There are many obstacles evolution appears to have purposely placed between us and our quest for sexual pleasure. The most obvious relates to how physically attractive we may or may not happen to be. Other obstacles relate to our intelligence and personality, which both play very important roles in how successful or unsuccessful we are at wooing others into sex. Still other obstacles relate to our personal wealth, status, power and the air of attractiveness that comes with success.

We must usually compete with others for sex, which highlights our abilities to learn and mimic socially prescribed roles. Finding the right sexual partner also involves locating someone who mirrors our own level of sexual attractiveness. Set your sights too high and you may be in for a bit of rejection. Set your sights too low and you will likely become the rejecter as soon as a better opportunity comes along. The rules of sex dictated by billions of years of evolution are really not that complex or hard to understand. At least not until human culture hijacked them so they could play pivotal roles in religion and other manifestations of humanity’s desire to control one another.

The family, through its organizational structure that dictates people be in close proximity to one another, is a natural breading ground for sex. Children are naturally drawn to close siblings or anyone else open to engaging in mutual sexual experimentation. Any other family members not gainfully involved in established fulfilling sexual relationships become both potential sexual targets and predators as well. Not that being a sexual predator is a bad thing because in our own ways we are all on the prowl for sex. Most everyone understands this unspoken reality and where sex poses a risk of breaking socially imposed rules, steps are usually taken to protect and maintain the socially imposed rules.

You may have noticed the unspoken suspicions that frequently discourage the relationships between granddads and granddaughters especially if the granddaughters are nearing adolescence. Most people instinctually understand that grandma has lost much of her sexual appeal, leaving grandpa looking for greener pastures. On the scale of sexual attractiveness, grandpa does not rate too high either greatly limiting those he might successfully seduce into sexual activity. He is all too aware of this and likely learned long ago that his choices are limited at best. Add to this one blossoming and easily aroused young lady socially prohibited from enjoying her sexuality with others and you have all the elements necessary for sex. And no one know this better than grandma who may have acquired her knowledge firsthand from her own grandpa or from the same source that tells the rest of us granddaughters and grandpas need looking in on once in awhile.
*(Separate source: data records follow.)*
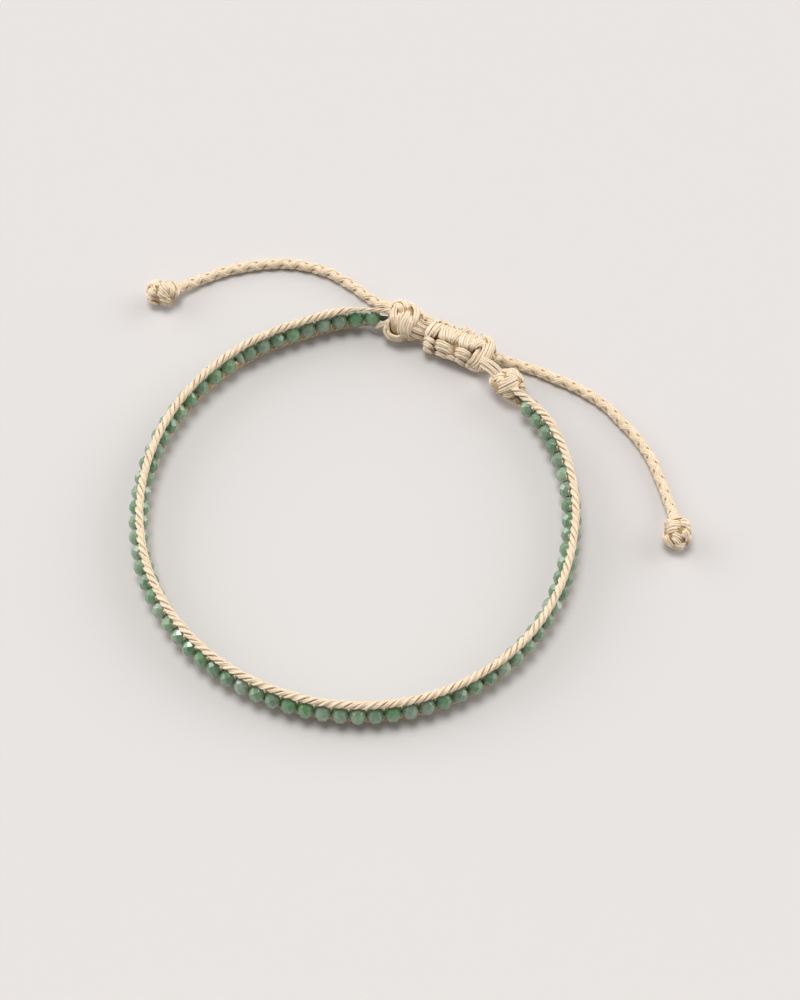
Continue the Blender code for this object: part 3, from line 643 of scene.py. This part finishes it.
def node(nodes, kind, **values):
    """Add a shader node; values set its inputs by name, or its settings."""
    made = nodes.new(kind)
    for name, value in values.items():
        if name in made.inputs:
            made.inputs[name].default_value = value
        else:
            setattr(made, name, value)
    return made


def ramp(nodes, stops):
    """Add a colour ramp with these (place, colour) stops."""
    made = nodes.new("ShaderNodeValToRGB")
    elements = made.color_ramp.elements
    while len(elements) < len(stops):
        elements.new(0.5)
    for element, (place, colour) in zip(elements, stops):
        element.position = place
        element.color = (*colour, 1.0)
    return made


def mix_colour(nodes, blend, factor=0.0):
    """Add a colour mix of this blend and factor, which a link may replace."""
    made = nodes.new("ShaderNodeMix")
    made.data_type = "RGBA"
    made.blend_type = blend
    made.inputs[0].default_value = factor
    return made


def colour_in(mix, side):
    """Return a colour mix's A or B socket."""
    return mix.inputs[6 if side == "A" else 7]


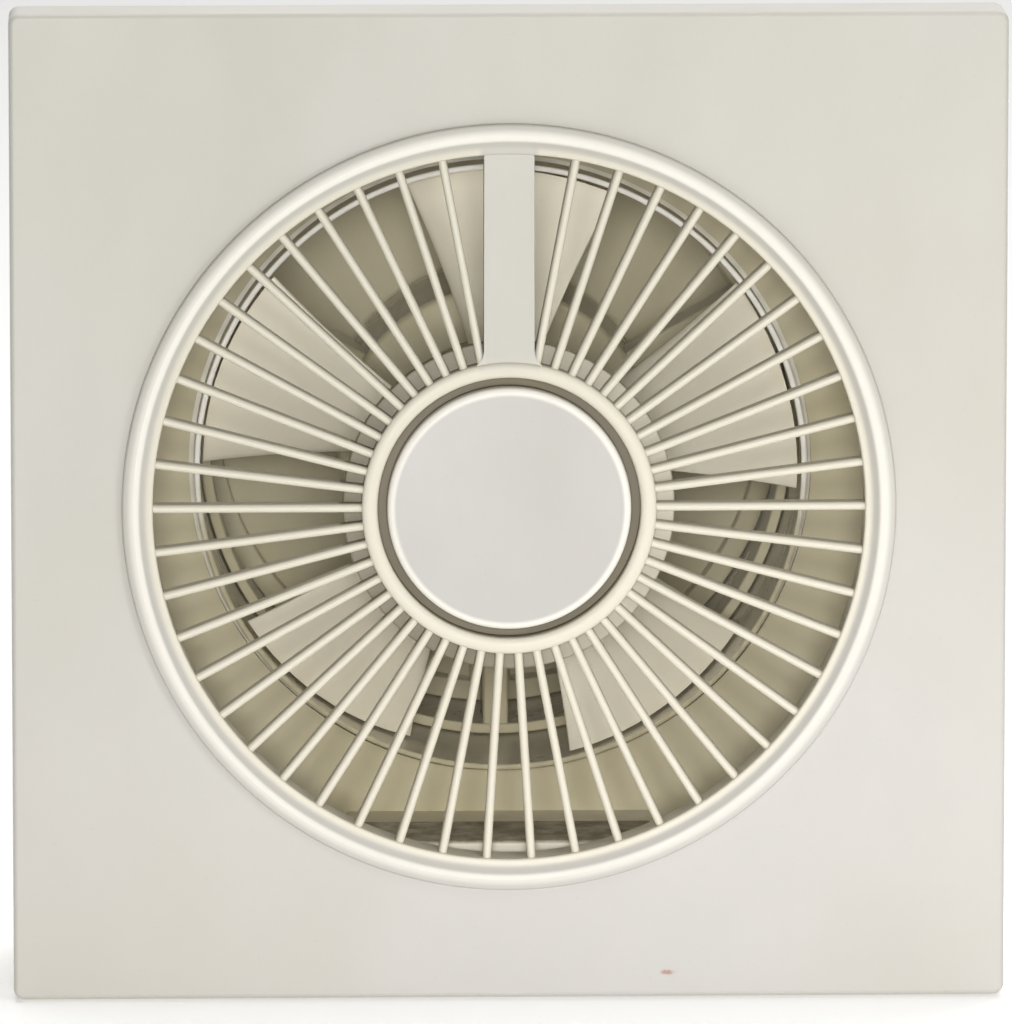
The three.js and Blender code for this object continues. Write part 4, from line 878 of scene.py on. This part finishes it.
def blade(centre_deg):
    """A cambered blade with rounded edges. Its span runs outwards and its chord runs round the hub."""
    root = IMPELLER_HUB_R - 1.0
    spans, chords = 22, 20
    along = [sin(pi / 2 * (2 * j / chords - 1)) for j in range(chords + 1)]
    loops = []
    for i in range(spans + 1):
        span = i / spans
        radius = root + (IMPELLER_TIP_R - root) * span
        half = BLADE_ROOT_HALF_DEG + (BLADE_TIP_HALF_DEG - BLADE_ROOT_HALF_DEG) * span
        thin = 1.0 if i < spans else 0.55
        loop = []
        for face, line in ((-1, along), (1, along[-2:0:-1])):
            for chord in line:
                angle = radians(centre_deg + half * chord)
                thick = BLADE_THICK * thin * sqrt(max(0.0, 1 - abs(chord) ** 14))
                camber = BLADE_CAMBER * (1 - chord * chord)
                y = BLADE_MID_Y + BLADE_PITCH_DEPTH / 2 * chord - camber + face * thick / 2
                loop.append((radius * cos(angle), y, radius * sin(angle)))
        loops.append(loop)
    return skin(loops)


def impeller():
    front, back = IMPELLER_FRONT_Y, IMPELLER_BACK_Y
    outer = IMPELLER_HUB_R
    inner = outer - 1.6
    tube, bore, bore_end = 4.6, 2.3, front + 2.6
    hub = turned(rounded([
        (0, front, 0), (outer - 3, front + 0.3, 3), (outer, front + 2.2, 2.2), (outer, back, 0.3),
        (inner, back, 0.3), (inner, front + 3.2, 1), (tube + 0.4, front + 2, 0.5), (tube, back - 3, 0),
        (bore, back - 3, 0), (bore, bore_end, 0), (0, bore_end, 0),
    ], 6), ROUND * 2)
    blades = [blade(BLADE_FIRST_DEG + number * 360 / BLADE_COUNT) for number in range(BLADE_COUNT)]
    whole = joined([hub, *blades])
    inside = tube_y(5.5, inner, front + 3.4, back + 1, ROUND)
    lining = tube_y(inner - 0.15, outer - 1.0, front + 4, back - 0.5, ROUND * 2)
    return joined([cut(whole, [inside]), lining])


def motor_carrier():
    """The motor can with its three struts, its ring and its two lugs."""
    front = CAN_FRONT_Y
    inner, inner_front = CAN_R - CAN_WALL, front + CAN_WALL
    shaft_hole, boss, seat = 3, BEARING_BOSS_R, BEARING_SEAT_R
    boss_back, seat_front = front + 5.2, front + 0.6
    can = turned(rounded([
        (shaft_hole, front, 0), (CAN_R, front, 1.2), (CAN_R, CAN_BACK_Y, 0.2), (inner, CAN_BACK_Y, 0.2),
        (inner, inner_front, 0.5), (boss, inner_front, 0.3), (boss - 0.2, boss_back, 0.2),
        (seat, boss_back, 0.2), (seat, seat_front, 0), (shaft_hole, seat_front, 0),
    ], 4), ROUND * 2)
    outer = CARRIER_RING_R
    ring = tube_y(outer - 1.6, outer, STRUT_FRONT_Y - 0.5, STRUT_BACK_Y + 1, edge=0.3)
    half = STRUT_HALF_WIDTH
    strut = block(CAN_R - 0.5, outer - 0.5, STRUT_FRONT_Y, STRUT_BACK_Y, -half, half, 0.5, 3)
    struts = [turned_by(strut, a) for a in STRUT_PLACES_DEG]
    lug_front = CAN_BACK_Y - 8
    lug = block(CAN_R - 0.8, LUG_REACH, lug_front, CAN_BACK_Y, -LUG_HALF_WIDTH, LUG_HALF_WIDTH, 0.5)
    whole = joined([can, ring, *struts, lug, mirrored(lug)])
    bore = bar_y(MOTOR_SCREW_BORE_R, lug_front + 1, CAN_BACK_Y + 1, MOTOR_SCREW_AT)
    lead_exit = block(-LEAD_SLOT_HALF, LEAD_SLOT_HALF, 31.5, 35.5, -CAN_R - 1, -inner + 1)
    return cut(whole, [bore, mirrored(bore), lead_exit])


def motor_rear_cover():
    front = CAN_BACK_Y + GAP
    back = front + REAR_COVER_SKIN
    seat_front, seat_back, end = 43.7, 48.3, 49.2
    disc = turned(rounded([
        (BEARING_SEAT_R, seat_front, 0), (BEARING_BOSS_R, seat_front, 0.2), (BEARING_BOSS_R, front, 0),
        (CAN_R, front, 0), (CAN_R, back, 0.5), (8.5, back + 0.3, 0.8), (7.5, end, 0.6), (0, end, 0),
        (0, seat_back, 0), (BEARING_SEAT_R, seat_back, 0),
    ], 5), ROUND * 2)
    lug = block(CAN_R - 1.5, LUG_REACH, front, back, -LUG_HALF_WIDTH, LUG_HALF_WIDTH, 0.3)
    hole = bar_y(MOTOR_SCREW_BORE_R, front - 1, front + 3, MOTOR_SCREW_AT)
    return cut(joined([disc, lug, mirrored(lug)]), [hole, mirrored(hole)])


def slotted_screw(seat_y, end_y, slot_deg, head_r, head_high, shank_r, slot_half, slot_deep):
    """A cheese-head screw on the axis, with its head towards -Y."""
    front = seat_y - head_high
    head = turned(rounded([(0, front, 0), (head_r, front, 0.35), (head_r, seat_y, 0.1), (0, seat_y, 0)], 4),
                  SMALL)
    shank = bar_y(shank_r, seat_y - 0.4, end_y, edge=0.2)
    slot = block(-head_r - 1, head_r + 1, front - 1, front + slot_deep, -slot_half, slot_half)
    return cut(joined([head, shank]), [turned_by(slot, slot_deg)])


def motor_screw(slot_deg):
    """A screw from the duct's side, with its head towards +Y."""
    seat = CAN_BACK_Y + GAP + REAR_COVER_SKIN + GAP
    end = CAN_BACK_Y - 6.5
    points, faces = slotted_screw(-seat, -end, slot_deg, *MOTOR_SCREW)
    return outward(points * np.array((1, -1, 1)) + np.array((MOTOR_SCREW_AT, 0, 0)), faces)


def shutter_frame():
    outer, inner, stop = CARRIER_RING_R, 45.0, 43.4
    front, back = SHUTTER_FRONT_Y, SHUTTER_BACK_Y
    ledge = SHUTTER_PIN_Y - FLAP_HALF_THICK - GAP
    ring = turned(rounded([(stop, front, 0.3), (outer, front, 0.3), (outer, back, 0.3), (inner, back, 0.3),
                           (inner, ledge, 0), (stop, ledge, 0.2)], 3))
    bar_half, bar_thick, lug_half = 3.2, 2.3, 2.3
    bar = block(-bar_half, bar_half, front, front + bar_thick, -44, 44, 0.4)
    lug = block(-lug_half, lug_half, front + 2, SHUTTER_PIN_Y + 2, -1.6, 1.6, 0.3)
    pin_hole = bar_z(SHUTTER_PIN_R + GAP, -outer - 1, outer + 1, 0, SHUTTER_PIN_Y)
    return cut(joined([ring, bar, lug]), [pin_hole])


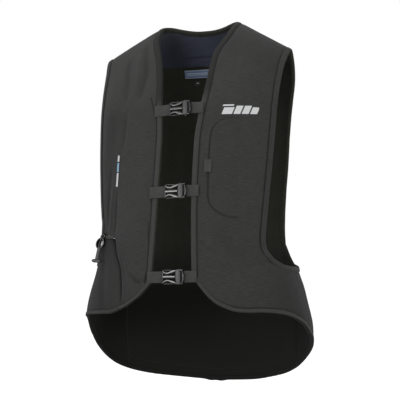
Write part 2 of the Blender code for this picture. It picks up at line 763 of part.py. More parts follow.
def box(name, centre, size, material, bevel=0.0):
    """Plain box, with rounded edges where a bevel is given."""
    mesh = bpy.data.meshes.new(name)
    work = bmesh.new()
    bmesh.ops.create_cube(work, size=1.0)
    for vert in work.verts:
        vert.co = Vector((vert.co.x * size[0], vert.co.y * size[1], vert.co.z * size[2]))
        vert.co += Vector(centre)
    if bevel:
        bmesh.ops.bevel(work, geom=work.edges[:], offset=bevel, segments=2, profile=0.6,
                        affect="EDGES")
    work.to_mesh(mesh)
    work.free()
    mesh.shade_smooth()
    mesh.materials.append(material)
    part = bpy.data.objects.new(name, mesh)
    bpy.context.scene.collection.objects.link(part)
    return part


def cut(target, cutter):
    """Take a box out of a body."""
    cutter.hide_render = True
    cutter.display_type = "WIRE"
    modifier = target.modifiers.new("cut_" + cutter.name, "BOOLEAN")
    modifier.operation = "DIFFERENCE"
    modifier.solver = "EXACT"
    modifier.object = cutter


def extruded(name, outline, thick, material):
    """Flat plate from an outline in X and Z, centred on Y."""
    count = len(outline)
    points = [(x, -thick / 2, z) for x, z in outline] + [(x, thick / 2, z) for x, z in outline]
    faces = [tuple(range(count)), tuple(reversed(range(count, 2 * count)))]
    for i in range(count):
        j = (i + 1) % count
        faces.append((j, i, count + i, count + j))
    return add_mesh(name, points, faces, material)


def male_outline():
    """Outline of the male half: body, two side prongs with heads, and the middle guide."""
    half = BUCKLE_WIDTH / 2
    upper = [(BUCKLE_LENGTH * x, half * z) for x, z in MALE_ROWS]
    return upper + [(x, -z) for x, z in reversed(upper)]


def build_male(name, plastic):
    """Male half with the slot that its webbing turns through, and the cutter of the slot."""
    male = extruded(name + "_buckle_male", male_outline(), MALE_THICK, plastic)
    width = WEB_WIDTH + 2 * SLOT_EASE
    slot = box(name + "_male_slot", (BAR_WIDTH + SLOT_LENGTH / 2, 0.0, 0.0),
               (SLOT_LENGTH, CUT_REACH, width), plastic)
    cut(male, slot)
    return [male, slot]


def build_female(name, plastic):
    """Female half with its cavity, side windows and webbing slot, and their cutters."""
    start = BUCKLE_LENGTH - FEMALE_LENGTH
    middle = start + FEMALE_LENGTH / 2
    size = (FEMALE_LENGTH, BUCKLE_THICK, BUCKLE_WIDTH)
    female = box(name + "_buckle_female", (middle, 0.0, 0.0), size, plastic, BUCKLE_ROUND)
    cavity = box(name + "_cavity", (start, 0.0, 0.0),
                 (2 * CAVITY_LENGTH, CAVITY_HEIGHT, CAVITY_WIDTH), plastic)
    cutters = [cavity]
    for sign, word in ((1, "upper"), (-1, "lower")):
        place_at = (start + WINDOW_START + WINDOW_LENGTH / 2, 0.0, sign * BUCKLE_WIDTH / 2)
        size = (WINDOW_LENGTH, WINDOW_HEIGHT, 2 * WINDOW_DEPTH)
        cutters.append(box(name + "_window_" + word, place_at, size, plastic))
    bar = BUCKLE_LENGTH - FEMALE_BAR
    width = WEB_WIDTH + 2 * SLOT_EASE
    cutters.append(box(name + "_female_slot", (bar - SLOT_LENGTH / 2, 0.0, 0.0),
                       (SLOT_LENGTH, CUT_REACH, width), plastic))
    deep = BUCKLE_THICK
    cutters.append(box(name + "_bar_relief",
                       (BUCKLE_LENGTH, BUCKLE_THICK / 2 - RELIEF_DEPTH + deep / 2, 0.0),
                       (2 * RELIEF_LENGTH, deep, BUCKLE_WIDTH + CUT_REACH), plastic))
    for cutter in cutters:
        cut(female, cutter)
    return [female] + cutters


def web_line(rows, seats, height, y, before):
    """Line of a length of webbing, from its seat on the edge band to its buckle or back."""
    line = [(BUCKLE_LENGTH * x, BUCKLE_THICK * deep) for x, deep in rows]
    seated = [BUCKLE_LENGTH * x for x in seats]
    seated = [(x, seat_height(BUCKLE_START + x, height) - y) for x in seated]
    return seated + line if before else line + seated


def build_closure(row, plastic, webbing):
    """One front closure: two lengths of webbing and the two halves of the buckle."""
    name, height, rise = row
    tilt = math.atan2(rise, STRAP_REACH)
    y = -FRONT_DEPTH * section("front", height) - BUCKLE_LIFT
    below = FRONT_DEPTH * section("front", height - WEB_WIDTH / 2)
    above = FRONT_DEPTH * section("front", height + WEB_WIDTH / 2)
    lean = math.atan2(below - above, WEB_WIDTH)
    half = BUCKLE_LENGTH / 2
    middle = Vector((BUCKLE_START + half, y, height))
    parts = build_male(name, plastic) + build_female(name, plastic)
    line = web_line(RIGHT_WEB_ROWS, RIGHT_SEATS, height, y, True)
    parts.append(strap_body(name + "_strap_right_side", line, webbing))
    line = web_line(LEFT_WEB_ROWS, LEFT_SEATS, height, y, False)
    parts.append(strap_body(name + "_strap_left_side", line, webbing))
    for part in parts:
        part.location = middle - half * Vector((math.cos(tilt), 0.0, math.sin(tilt)))
        part.rotation_euler = (-lean, -tilt, 0.0)


def seat_height(x, z):
    """Front-to-back place of webbing that lies on the band of a front edge."""
    return surface(*place(x, z)).y - BAND_GAP - BAND_THICK - SEAT_GAP - WEB_THICK / 2


def strap_body(name, line, material):
    """Length of webbing along a line in X and Y, which turns through a buckle's slot."""
    half = WEB_THICK / 2
    edges = (-WEB_WIDTH / 2, 0.0, WEB_WIDTH / 2)
    rows = []
    for i, (x, y) in enumerate(line):
        a = Vector((line[max(0, i - 1)][0], line[max(0, i - 1)][1]))
        b = Vector((line[min(len(line) - 1, i + 1)][0], line[min(len(line) - 1, i + 1)][1]))
        along = (b - a).normalized()
        rows.append((Vector((x, y)), Vector((-along.y, along.x))))
    outer = [[Vector((p.x + n.x * half, p.y + n.y * half, z)) for z in edges] for p, n in rows]
    inner = [[Vector((p.x - n.x * half, p.y - n.y * half, z)) for z in edges] for p, n in rows]
    return solid_from_rows(name, outer, inner, material)


def build_trigger(plastic, webbing):
    """Moulded trigger fitting hanging at the wearer's right, with the thin strap that holds it."""
    top = lifted(*place(*FITTING_TOP), FITTING_TOP_LIFT)
    foot = lifted(*place(*FITTING_FOOT), FITTING_FOOT_LIFT)
    axis = (foot - top).normalized()
    sides = FITTING_SIDES
    points = []
    for down, width, deep in FITTING_ROWS:
        for k in range(sides):
            turn = 2 * math.pi * k / sides
            across = width * FITTING_WIDTH / 2 * math.cos(turn)
            front = deep * FITTING_DEPTH / 2 * math.sin(turn)
            points.append(top + axis * down * FITTING_LENGTH + Vector((across, front, 0.0)))
    faces = [tuple(range(sides)), tuple(reversed(range(len(points) - sides, len(points))))]
    for i in range(len(FITTING_ROWS) - 1):
        for k in range(sides):
            a = i * sides + k
            b = i * sides + (k + 1) % sides
            faces.append((a, b, b + sides, a + sides))
    add_mesh("trigger_fitting", points, faces, plastic)
    grid = []
    for k in range(7):
        x = CORD_START[0] + (CORD_END[0] - CORD_START[0]) * k / 6
        z = CORD_START[1] + (CORD_END[1] - CORD_START[1]) * k / 6
        grid.append([place(x, z + CORD_WIDTH / 2), place(x, z - CORD_WIDTH / 2)])
    low = 2 * GAP
    shell("trigger_strap", grid, low + CORD_THICK, low, webbing)


def main():
    """Build the vest."""
    for old in list(bpy.data.objects):
        bpy.data.objects.remove(old, do_unlink=True)
    cloth = new_material("charcoal_cloth", (0.045, 0.045, 0.043), 0.85)
    band = new_material("charcoal_binding", (0.060, 0.060, 0.058), 0.80)
    navy = new_material("navy_lining", (0.020, 0.022, 0.030), 0.70)
    lining = new_material("black_lining", (0.010, 0.010, 0.009), 0.85)
    webbing = new_material("black_webbing", (0.050, 0.050, 0.050), 0.70)
    plastic = new_material("black_plastic", (0.012, 0.012, 0.012), 0.30)
    label = new_material("label_weave", (0.100, 0.130, 0.190), 0.60)
    reflective = new_material("reflective_grey", (0.600, 0.600, 0.600), 0.35)
    build_fronts(cloth, band)
    build_back(cloth, lining, navy)
    build_sides(cloth, band)
    build_bindings(band)
    build_flap(cloth, webbing)
    build_marks(reflective, reflective, label, webbing)
    for row in CLOSURES:
        build_closure(row, plastic, webbing)
    build_trigger(plastic, webbing)


main()
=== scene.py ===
"""Looks of the airbag riding vest: cloth, webbing, buckles, lights and camera."""
from __future__ import annotations

import logging
import math
from collections.abc import Callable, Sequence
from dataclasses import dataclass, field
from enum import Enum

import bmesh
import bpy
import numpy as np
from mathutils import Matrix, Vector


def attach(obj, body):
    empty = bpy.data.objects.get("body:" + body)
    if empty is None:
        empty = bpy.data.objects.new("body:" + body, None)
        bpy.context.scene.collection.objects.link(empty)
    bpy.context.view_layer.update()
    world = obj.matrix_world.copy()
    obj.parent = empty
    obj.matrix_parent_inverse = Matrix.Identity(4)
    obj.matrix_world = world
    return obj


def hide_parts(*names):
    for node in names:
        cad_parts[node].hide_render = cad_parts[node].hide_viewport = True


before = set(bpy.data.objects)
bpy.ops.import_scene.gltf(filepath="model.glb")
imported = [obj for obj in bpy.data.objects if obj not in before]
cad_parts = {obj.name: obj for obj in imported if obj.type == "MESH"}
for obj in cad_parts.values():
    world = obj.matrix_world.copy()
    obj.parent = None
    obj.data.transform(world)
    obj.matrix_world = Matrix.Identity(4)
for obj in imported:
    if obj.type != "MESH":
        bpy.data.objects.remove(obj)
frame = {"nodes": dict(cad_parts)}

LOG = logging.getLogger("vest")


class Side(Enum):
    """The wearer's two sides, with the sign of X on each."""

    LEFT = 1
    RIGHT = -1

    @property
    def word(self) -> str:
        """Name that the CAD nodes of this side start with."""
        return self.name.lower()


# Driving sizes in metres, shares and degrees, the same as those of the CAD model.
DROP = 0.6575
HALF_WIDTH = 0.194
FRONT_DEPTH = 0.13
BACK_DEPTH = 0.106
SECTION_POWER = 2.3
PANEL_THICK = 0.005
NECK_SHARE = 0.385
NECK_EASE = 0.15
TIP_SHARE = 0.95
NECK_HEIGHT = 0.031
TIP_HEIGHT = -0.033
SEAM_BACK = 0.02
NECK_DIP = 0.062
SIDE_SEAM_ANGLE = 88.0
BACK_SEAM_ANGLE = 127.5
SLIT_GAP = 0.0022
SLIT_SHUT = -0.495
SLIT_OPEN = -0.47
SLIT_TOP_END = 55.5
JOINT_GAP = 0.0003
BINDING_WIDTH = 0.009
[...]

It should be said that grandpas have unquestionably been singled out unfairly as least able to control their sexual urges. In reality grandma is also longing for sex just as much as everyone else is though she hides it a bit better behind her apple pie and nurturing motherhood skills.

No one should assume the sexual relationships between moms and dads are always running smoothly either leaving no one sexually unfilled or a potential target for sex outside the marriage. And sex outside of marriage does not always translate into sex outside the family. Again, where opportunities for sex meet those with unfilled sexual needs, the stage is always set for people to behave sexually.

Now everyone wants to see themselves as a good person and where the reality of our sexual needs conflict with socially imposed limitations we are forced to make a choice. We can either take a chance and hope we do not get caught in some socially unacceptable sex with a socially unacceptable partner or we can restrict such things to our imaginations and maintain the myth we never experience anything outside sexual acceptability. Most grandfathers are experts at this along with everyone else not in the midst of their sexual prime. One has to wonder what would happen if enough of us came forward and challenged current social views that make the full range of natural human sexuality unacceptable. Is it possible that we could still see ourselves as good people while at the same tome changing the acceptability standards so they became more in line with reality?

Our prisons overflow with those whose only crime was to get caught challenging current social restrictions against sex through doing nothing more than behaving like a human being. If everyone was put in jail who ever stepped over the social boundaries of acceptable sex there would be no one left to turn all the keys. In the overwhelming majority of cases, the only thing actually harmed by the imprisoned and persecuted was the ideas themselves that certain people should not engage in sex with certain others. The true victims in victimless sex crimes void of force or violence are every one of us as we submit to the laws and understandings that oppose the true nature of ourselves. We cannot help it if we are sexual or change the reality of what goes on inside us. We are bound to act like a human and it is nothing less than social insanity that would have us do anything else.